Achilles dismisses him, addressing Phoenix, his foster father,
“Stop this weeping and wailing, just to serve his pleasure, Atreus’ might son.
It degrades you to curry favor with that man,
and I will hate you for it, I who love you.”
The last of the embassies, the mighty warrior Ajax, does speaks for pages and pages like the embassies preceding, but like Lincoln, following hours of long winded and long forgotten rhetorical flourishes, delivers a succinct speech of but a few paragraphs that reaches the heart of Achilles,
“Achilles, put some human kindness in your heart.
Show respect for your own house. Here we are,
under your roof, sent from the whole Achaean force!
Past all other men, all other Achaean comrades,
we long to be your closest, dearest friends.” 
Kindess, respect, friendship, these are truly the noblest of manly virtues.
Respect, kindness, love, these are also Christian virtues. We are to show respect for God, putting no other gods before Him, we are to respect His Word, and worship Him, we are to honor our parents, respecting them and our neighbors, showing them kindness, no murdering them, not harming them, not stealing from them, not adultering them, not envying them, showing respect and kindness to all so we may truly Love God, and love our neighbor as ourselves. “No one has greater love than this, to lay down one’s life for one’s friends.”
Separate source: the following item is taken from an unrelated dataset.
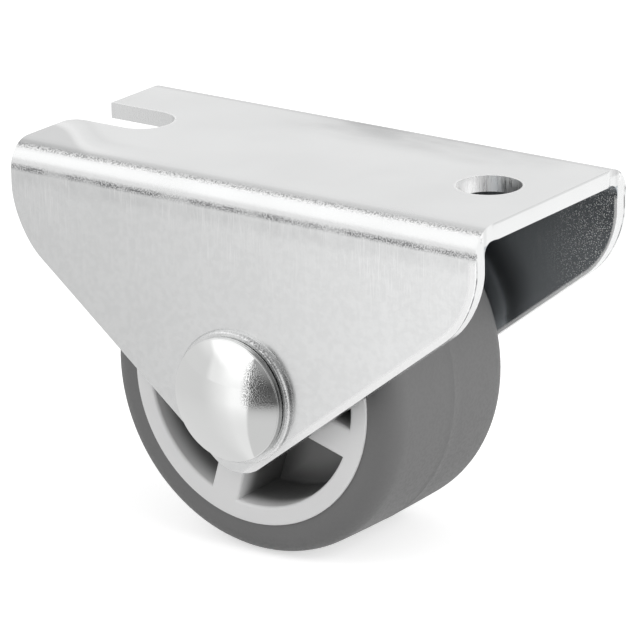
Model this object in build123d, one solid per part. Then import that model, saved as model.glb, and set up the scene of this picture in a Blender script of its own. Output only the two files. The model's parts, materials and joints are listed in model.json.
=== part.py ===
"""A fixed box caster for furniture: a folded steel housing, an axle rivet and a plastic wheel with a soft tyre.

The mounting face is the top of the housing's web. The origin lies on it, at the middle of the housing. X runs
along the housing towards the round screw hole, Y along the axle away from the rivet's domed head, and Z points up.
All lengths are millimetres.
"""

import os
from math import asin, cos, sin

from build123d import *

# Tyre and wheel centre
wheel_radius = 15.0
tyre_width = 17.1
tyre_thickness = 3.0
tyre_shoulder = 2.0
tread_crown = 0.1
rim_stand_out = 0.2
ring_wall = 1.65
hub_radius = 4.7
hub_stand_out = 0.25
hub_edge = 0.3
spoke_count = 4
spoke_width = 2.8
spoke_angle = -16.3
pocket_depth = 6.3
pocket_corner = 0.3
pocket_lip = 0.2

# Folded housing
sheet = 1.4
bend_radius = 2.4
housing_length = 47.8
side_clearance = 0.95
near_clearance = 0.33
top_clearance = 2.2
plate_corner_drop = 7.55
plate_corner_radius = 7.9
plate_tip_drop = 7.86
plate_tip_radius = 3.7
web_tab = 0.2
edge_roll = 0.2

# Screw hole and open slot in the web
hole_radius = 2.75
hole_inset = 6.2
hole_spacing = 36.0
slot_near_corner = 1.4

# Axle rivet and the pressed collars that it sits on
axle_offset = -0.48
shank_radius = 2.5
running_clearance = 0.05
hole_clearance = 0.03
head_radius = 5.4
head_band = 0.65
head_edge = 0.15
head_dome = 1.6
head_gap = 0.12
head_seat = 1.0
closing_radius = 3.9
closing_height = 1.3
closing_edge = 0.5
collar_height = 0.5
collar_margin = 0.15
collar_slope = 0.32
collar_lean = 0.3

# Worked out from the sizes above
rim_radius = wheel_radius - tyre_thickness
ring_inner_radius = rim_radius - ring_wall
rim_half_width = tyre_width / 2 + rim_stand_out
hub_half_length = rim_half_width + hub_stand_out
inner_half_width = hub_half_length + side_clearance
half_width = inner_half_width + sheet
half_length = housing_length / 2
axle_drop = wheel_radius + top_clearance + sheet
wheel_y = near_clearance - side_clearance
hole_x = half_length - hole_inset
slot_x = hole_x - hole_spacing
collar_top_radius = head_radius + collar_margin
collar_base_radius = collar_top_radius + collar_slope
collar_face = half_width + collar_height

axle_centre = (axle_offset, 0, -axle_drop)
axle_line = Axis(axle_centre, (0, 1, 0))
# Local x is along the axle and local y is the radius
turning_plane = Plane(origin=axle_centre, x_dir=(0, 1, 0), z_dir=(1, 0, 0))
# Local x and y are the row's X and Z, seen from the domed head
side_plane = Plane(origin=axle_centre, x_dir=(1, 0, 0), z_dir=(0, -1, 0))
channel_plane = Plane(origin=(0, 0, 0), x_dir=(0, 1, 0), z_dir=(1, 0, 0))
# Radii closer than this count as equal
same_size = 1e-4


def turned(*outline):
    """Turns a closed outline of lines and curves about the axle."""
    return revolve(turning_plane * make_face(outline), axle_line)


def ring(start, end, inner, outer):
    """A plain ring about the axle, from start to end along it."""
    outline = Polyline((start, inner), (end, inner), (end, outer), (start, outer), close=True)
    return turned(outline)


def disc(start, end, radius):
    """A solid disc about the axle, from start to end along it."""
    return ring(start, end, 0, radius)


def rims(body, radius):
    """The round edges of a turned body that have this radius."""
    return [e for e in body.edges().filter_by(GeomType.CIRCLE) if abs(e.radius - radius) < same_size]


def channel_blank():
    """The bent sheet before its sides are trimmed: a web with a plate down each side."""
    depth = axle_drop + plate_tip_drop
    outer = Rectangle(2 * half_width, depth, align=(Align.CENTER, Align.MAX))
    outer = fillet(outer.vertices().group_by(Axis.Y)[-1], bend_radius)
    inner = Pos(0, -sheet) * Rectangle(2 * inner_half_width, depth, align=(Align.CENTER, Align.MAX))
    inner = fillet(inner.vertices().group_by(Axis.Y)[-1], bend_radius - sheet)
    return extrude(channel_plane * (outer - inner), half_length + web_tab, both=True)


def plate_outline():
    """The side plate: square at the top, round lower corners and slants down to a rounded tip under the axle."""
    corner_x = half_length
    corner_z = axle_drop - plate_corner_drop
    corners = [
        (-corner_x - axle_offset, axle_drop),
        (corner_x - axle_offset, axle_drop),
        (corner_x - axle_offset, corner_z),
        (0, -plate_tip_drop),
        (-corner_x - axle_offset, corner_z),
    ]
    face = make_face(Polyline(*corners, close=True))
    face = fillet(face.vertices().sort_by(Axis.Y)[0], plate_tip_radius)
    below_top = face.vertices().group_by(Axis.Y)[-2]
    return fillet(below_top, plate_corner_radius)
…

This last plea touches the heart of Achilles, he pledges he will not set sail for Greece, but will put on his armor once again when the Trojan hordes threaten to set fire to his Greek ships on the coast of his camp.
 Homer, “The Iliad,” translated by Robert Fagles (New York: Penguin Books, 1990), Book 6, pp. 208-212.
 Homer, “The Iliad,” translated by Robert Fagles (New York: Penguin Books, 1990), Book 9, pp. 254-256.
 Homer, “The Iliad,” Book 9, pp. 257-275.